- Instruction: Copy each line exactly. Leave nothing out.

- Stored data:
----

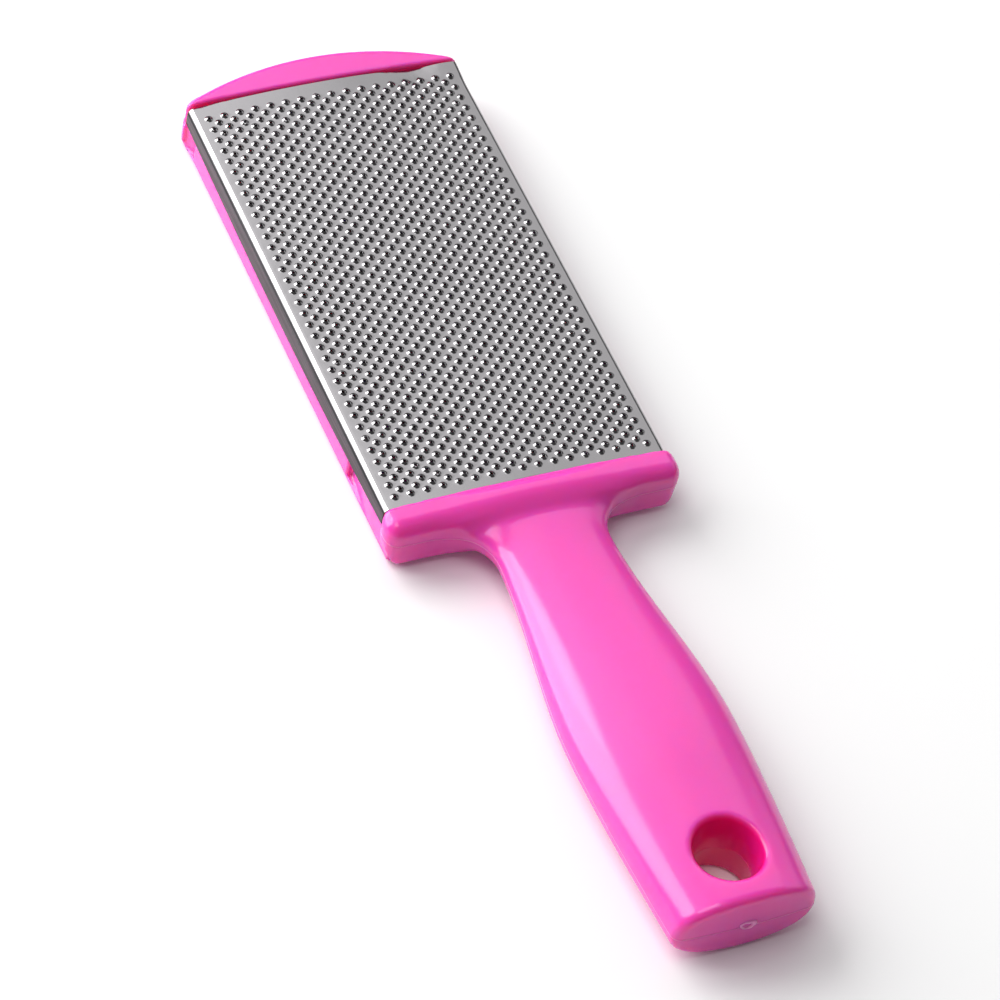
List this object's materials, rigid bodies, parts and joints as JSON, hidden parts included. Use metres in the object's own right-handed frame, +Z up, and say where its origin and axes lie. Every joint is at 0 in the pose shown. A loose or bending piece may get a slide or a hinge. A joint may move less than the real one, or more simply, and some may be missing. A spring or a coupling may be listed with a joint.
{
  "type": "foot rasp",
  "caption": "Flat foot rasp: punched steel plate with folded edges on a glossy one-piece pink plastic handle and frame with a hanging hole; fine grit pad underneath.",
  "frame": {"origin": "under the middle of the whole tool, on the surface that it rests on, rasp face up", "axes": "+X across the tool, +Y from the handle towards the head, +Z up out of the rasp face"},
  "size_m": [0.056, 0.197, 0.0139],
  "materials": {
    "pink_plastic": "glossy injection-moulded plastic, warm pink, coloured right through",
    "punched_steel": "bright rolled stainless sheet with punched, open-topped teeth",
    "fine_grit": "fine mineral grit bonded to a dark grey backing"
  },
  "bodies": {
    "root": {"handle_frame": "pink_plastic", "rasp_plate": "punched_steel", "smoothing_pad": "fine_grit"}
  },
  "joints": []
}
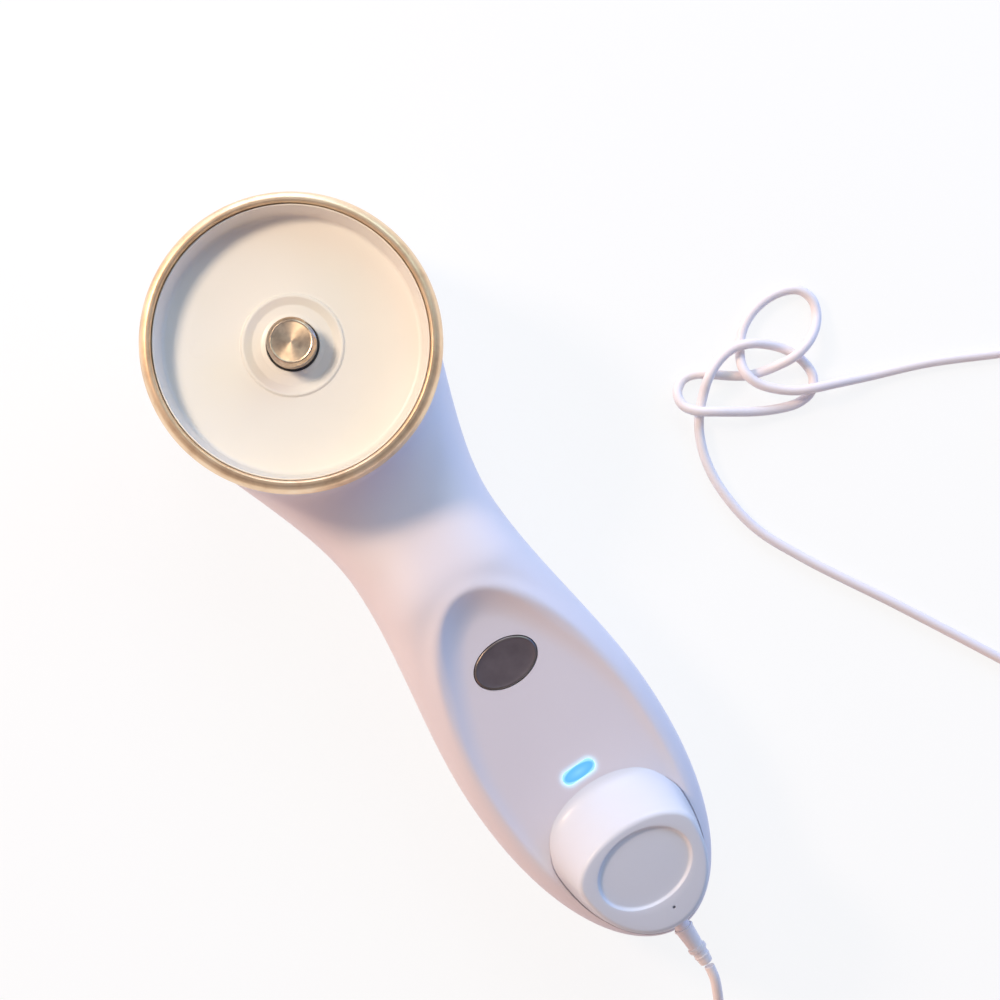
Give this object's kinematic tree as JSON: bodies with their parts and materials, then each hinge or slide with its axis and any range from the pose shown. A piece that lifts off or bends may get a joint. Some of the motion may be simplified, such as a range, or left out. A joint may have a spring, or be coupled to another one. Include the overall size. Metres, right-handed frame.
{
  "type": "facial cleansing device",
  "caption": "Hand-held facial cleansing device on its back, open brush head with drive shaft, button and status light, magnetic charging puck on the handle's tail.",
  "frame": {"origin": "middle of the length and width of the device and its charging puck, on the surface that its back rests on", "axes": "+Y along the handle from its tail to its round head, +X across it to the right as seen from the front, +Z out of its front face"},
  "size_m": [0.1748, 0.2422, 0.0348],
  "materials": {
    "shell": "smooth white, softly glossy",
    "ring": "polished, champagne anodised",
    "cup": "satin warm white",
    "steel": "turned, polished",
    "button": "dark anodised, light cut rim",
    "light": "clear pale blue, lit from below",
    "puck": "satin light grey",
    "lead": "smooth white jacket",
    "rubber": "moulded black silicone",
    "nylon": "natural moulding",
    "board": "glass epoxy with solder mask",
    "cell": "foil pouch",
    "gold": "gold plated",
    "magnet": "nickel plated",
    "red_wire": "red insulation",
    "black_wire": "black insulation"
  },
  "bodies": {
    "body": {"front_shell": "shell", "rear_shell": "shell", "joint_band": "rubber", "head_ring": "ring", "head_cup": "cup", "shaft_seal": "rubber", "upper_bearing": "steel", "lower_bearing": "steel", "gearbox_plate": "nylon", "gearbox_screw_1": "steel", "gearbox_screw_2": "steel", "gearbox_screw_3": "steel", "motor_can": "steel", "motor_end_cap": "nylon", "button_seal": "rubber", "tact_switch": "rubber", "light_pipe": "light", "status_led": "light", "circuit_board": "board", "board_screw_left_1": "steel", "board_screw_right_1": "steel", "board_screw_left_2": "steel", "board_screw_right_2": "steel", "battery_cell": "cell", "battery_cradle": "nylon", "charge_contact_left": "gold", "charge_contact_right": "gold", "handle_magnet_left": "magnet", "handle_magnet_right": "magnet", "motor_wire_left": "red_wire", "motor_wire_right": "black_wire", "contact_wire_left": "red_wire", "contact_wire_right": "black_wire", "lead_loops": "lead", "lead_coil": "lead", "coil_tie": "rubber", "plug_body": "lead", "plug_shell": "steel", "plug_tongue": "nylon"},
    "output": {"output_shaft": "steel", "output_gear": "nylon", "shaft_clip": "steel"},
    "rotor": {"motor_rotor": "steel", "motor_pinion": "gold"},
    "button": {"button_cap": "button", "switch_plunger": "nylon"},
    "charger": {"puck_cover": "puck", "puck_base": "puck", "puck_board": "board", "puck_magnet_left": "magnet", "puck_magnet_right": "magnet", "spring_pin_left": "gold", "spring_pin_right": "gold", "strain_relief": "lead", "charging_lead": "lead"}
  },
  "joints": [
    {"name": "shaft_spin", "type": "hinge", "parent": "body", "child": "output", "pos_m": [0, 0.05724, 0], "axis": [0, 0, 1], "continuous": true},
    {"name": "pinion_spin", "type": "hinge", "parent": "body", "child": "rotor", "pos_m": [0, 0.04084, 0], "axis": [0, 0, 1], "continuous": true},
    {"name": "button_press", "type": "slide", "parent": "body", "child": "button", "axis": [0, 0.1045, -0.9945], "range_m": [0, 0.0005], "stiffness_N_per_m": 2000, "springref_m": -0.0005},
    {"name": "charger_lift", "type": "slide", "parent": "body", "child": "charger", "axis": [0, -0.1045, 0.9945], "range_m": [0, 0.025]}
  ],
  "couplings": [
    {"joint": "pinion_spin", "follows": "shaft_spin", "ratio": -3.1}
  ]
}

----

- Right answer:
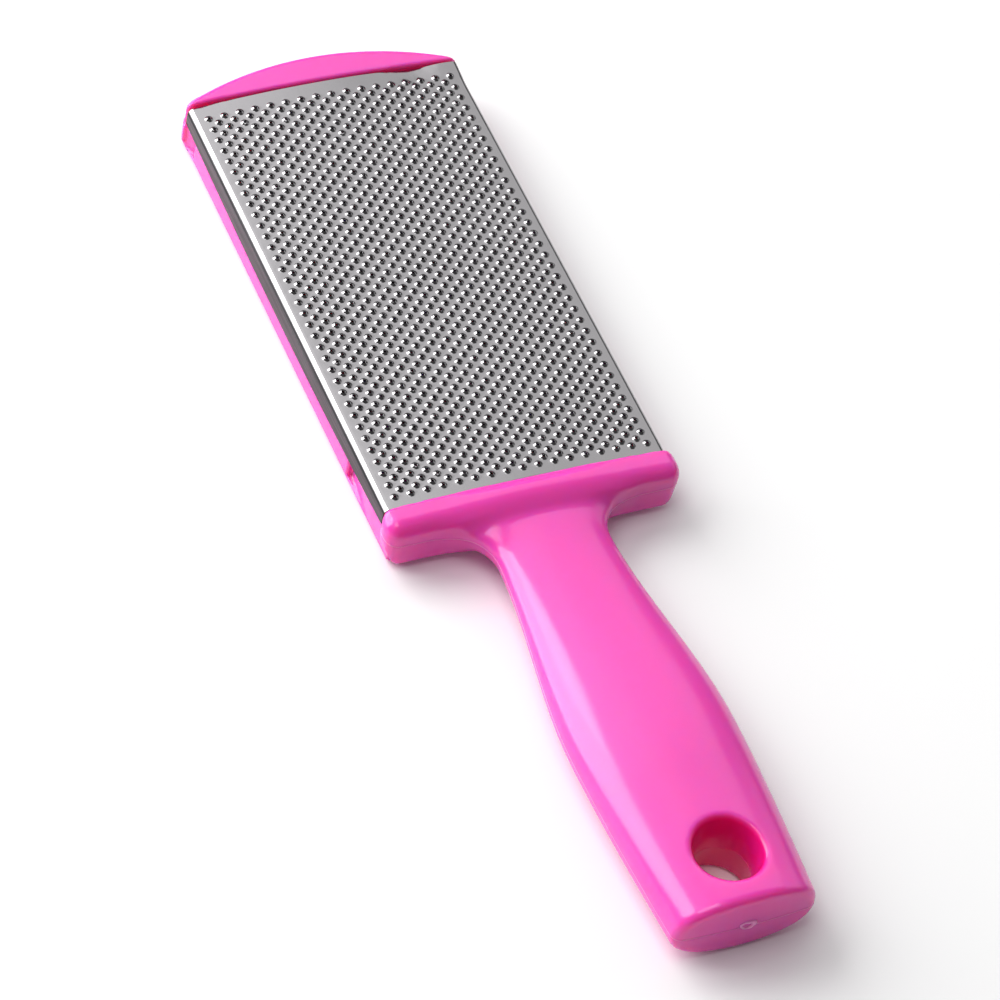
List this object's materials, rigid bodies, parts and joints as JSON, hidden parts included. Use metres in the object's own right-handed frame, +Z up, and say where its origin and axes lie. Every joint is at 0 in the pose shown. A loose or bending piece may get a slide or a hinge. A joint may move less than the real one, or more simply, and some may be missing. A spring or a coupling may be listed with a joint.
{
  "type": "foot rasp",
  "caption": "Flat foot rasp: punched steel plate with folded edges on a glossy one-piece pink plastic handle and frame with a hanging hole; fine grit pad underneath.",
  "frame": {"origin": "under the middle of the whole tool, on the surface that it rests on, rasp face up", "axes": "+X across the tool, +Y from the handle towards the head, +Z up out of the rasp face"},
  "size_m": [0.056, 0.197, 0.0139],
  "materials": {
    "pink_plastic": "glossy injection-moulded plastic, warm pink, coloured right through",
    "punched_steel": "bright rolled stainless sheet with punched, open-topped teeth",
    "fine_grit": "fine mineral grit bonded to a dark grey backing"
  },
  "bodies": {
    "root": {"handle_frame": "pink_plastic", "rasp_plate": "punched_steel", "smoothing_pad": "fine_grit"}
  },
  "joints": []
}
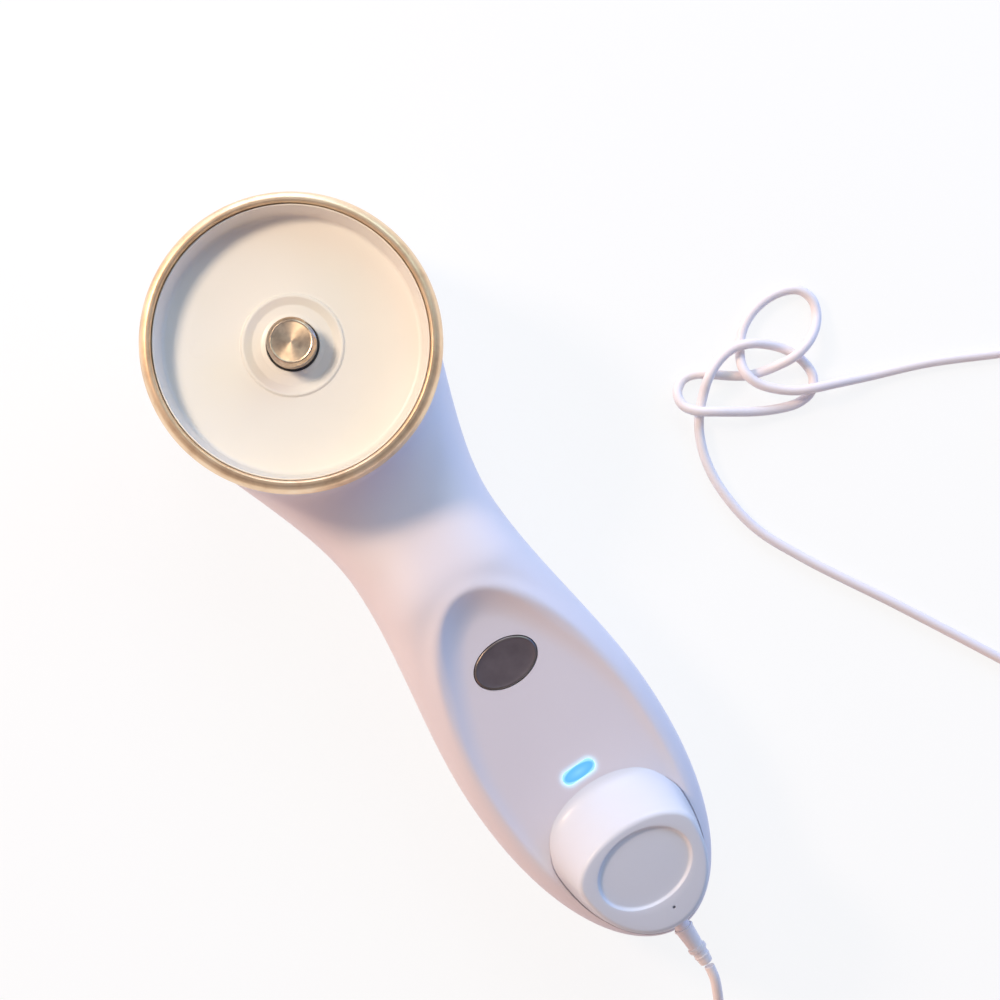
Give this object's kinematic tree as JSON: bodies with their parts and materials, then each hinge or slide with its axis and any range from the pose shown. A piece that lifts off or bends may get a joint. Some of the motion may be simplified, such as a range, or left out. A joint may have a spring, or be coupled to another one. Include the overall size. Metres, right-handed frame.
{
  "type": "facial cleansing device",
  "caption": "Hand-held facial cleansing device on its back, open brush head with drive shaft, button and status light, magnetic charging puck on the handle's tail.",
  "frame": {"origin": "middle of the length and width of the device and its charging puck, on the surface that its back rests on", "axes": "+Y along the handle from its tail to its round head, +X across it to the right as seen from the front, +Z out of its front face"},
  "size_m": [0.1748, 0.2422, 0.0348],
  "materials": {
    "shell": "smooth white, softly glossy",
    "ring": "polished, champagne anodised",
    "cup": "satin warm white",
    "steel": "turned, polished",
    "button": "dark anodised, light cut rim",
    "light": "clear pale blue, lit from below",
    "puck": "satin light grey",
    "lead": "smooth white jacket",
    "rubber": "moulded black silicone",
    "nylon": "natural moulding",
    "board": "glass epoxy with solder mask",
    "cell": "foil pouch",
    "gold": "gold plated",
    "magnet": "nickel plated",
    "red_wire": "red insulation",
    "black_wire": "black insulation"
  },
  "bodies": {
    "body": {"front_shell": "shell", "rear_shell": "shell", "joint_band": "rubber", "head_ring": "ring", "head_cup": "cup", "shaft_seal": "rubber", "upper_bearing": "steel", "lower_bearing": "steel", "gearbox_plate": "nylon", "gearbox_screw_1": "steel", "gearbox_screw_2": "steel", "gearbox_screw_3": "steel", "motor_can": "steel", "motor_end_cap": "nylon", "button_seal": "rubber", "tact_switch": "rubber", "light_pipe": "light", "status_led": "light", "circuit_board": "board", "board_screw_left_1": "steel", "board_screw_right_1": "steel", "board_screw_left_2": "steel", "board_screw_right_2": "steel", "battery_cell": "cell", "battery_cradle": "nylon", "charge_contact_left": "gold", "charge_contact_right": "gold", "handle_magnet_left": "magnet", "handle_magnet_right": "magnet", "motor_wire_left": "red_wire", "motor_wire_right": "black_wire", "contact_wire_left": "red_wire", "contact_wire_right": "black_wire", "lead_loops": "lead", "lead_coil": "lead", "coil_tie": "rubber", "plug_body": "lead", "plug_shell": "steel", "plug_tongue": "nylon"},
    "output": {"output_shaft": "steel", "output_gear": "nylon", "shaft_clip": "steel"},
    "rotor": {"motor_rotor": "steel", "motor_pinion": "gold"},
    "button": {"button_cap": "button", "switch_plunger": "nylon"},
    "charger": {"puck_cover": "puck", "puck_base": "puck", "puck_board": "board", "puck_magnet_left": "magnet", "puck_magnet_right": "magnet", "spring_pin_left": "gold", "spring_pin_right": "gold", "strain_relief": "lead", "charging_lead": "lead"}
  },
  "joints": [
    {"name": "shaft_spin", "type": "hinge", "parent": "body", "child": "output", "pos_m": [0, 0.05724, 0], "axis": [0, 0, 1], "continuous": true},
    {"name": "pinion_spin", "type": "hinge", "parent": "body", "child": "rotor", "pos_m": [0, 0.04084, 0], "axis": [0, 0, 1], "continuous": true},
    {"name": "button_press", "type": "slide", "parent": "body", "child": "button", "axis": [0, 0.1045, -0.9945], "range_m": [0, 0.0005], "stiffness_N_per_m": 2000, "springref_m": -0.0005},
    {"name": "charger_lift", "type": "slide", "parent": "body", "child": "charger", "axis": [0, -0.1045, 0.9945], "range_m": [0, 0.025]}
  ],
  "couplings": [
    {"joint": "pinion_spin", "follows": "shaft_spin", "ratio": -3.1}
  ]
}